Capital investment for the 10 E&Ps in the Gas-Weighted Peer Group has followed a slightly different trend than the rest of our E&P universe. Capital spending by these gas-focused companies peaked in 2014 at just over $17 billion (blue bar to far left in Figure 4; left axis) and subsequently fell by more than 60% to its 2016 bottom of $6.7 billion. Capex rebounded in 2017 by nearly 90% to $11 billion, but stagnated in 2018 before an expected 16% decline this year.  

The gas-weighted E&Ps have also reduced capital costs, but not to the same extent as the other peer groups. Finding and development costs fell by only about 20% between the $4.52/boe posted in 2014 and the $3.75/boe reported in 2018. Nevertheless, free cash flow has increased sharply over the past few years, as have share repurchases, which are up seven-fold to $2.2 billion in 2018 — multiples of what was repurchased in the 2014-17 period. Dividends in 2018 amounted to $306 million, nearly 20% higher than in 2017, but still well below the 2014 payouts. As shown in Figure 4, production for the Gas-Weighted Peer Group has risen steadily, from 819 MMboe in 2014 to 1.261 billion boe in 2018, a compounded annual growth rate of 9.5%. The rate of change is expected to slow precipitously in 2019, to only 1.8%, resulting in 2019 production of 1.284 billion boe.


Figure 4. Gas-Weighted E&Ps’ Cash Flow, Capital Spending and Production 2014-19. Source: Oil & Gas Financial Analytics, LLC (Click to Enlarge)

Three-quarters of the gas-weighted E&Ps’ 2019 investment will target Appalachia (60% Marcellus, 15% Utica), which is on par with 2018. An additional 7% is being invested in the Eagle Ford and another 4% being deployed in SCOOP/STACK.

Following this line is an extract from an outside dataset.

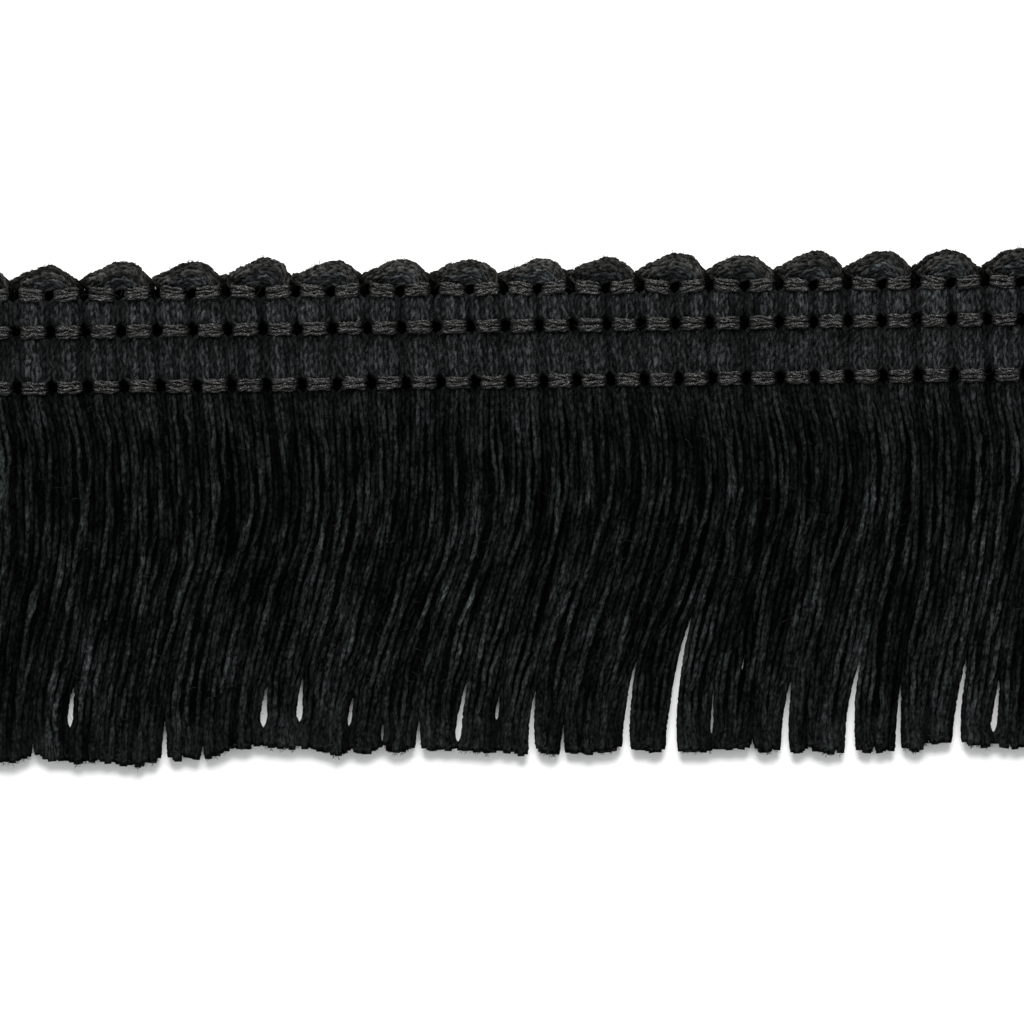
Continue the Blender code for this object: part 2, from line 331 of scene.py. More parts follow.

While crude oil prices got off to a slow start in 2019, the ensuing rally looks like it will push E&Ps’ first-quarter 2019 profits to exceed fourth-quarter 2018 results and set the stage for a strong 2019 as a whole.  We will continue to monitor E&P announcements and will provide an update at mid-year to highlight any changes in capital spending, production and capital allocation trends we spot.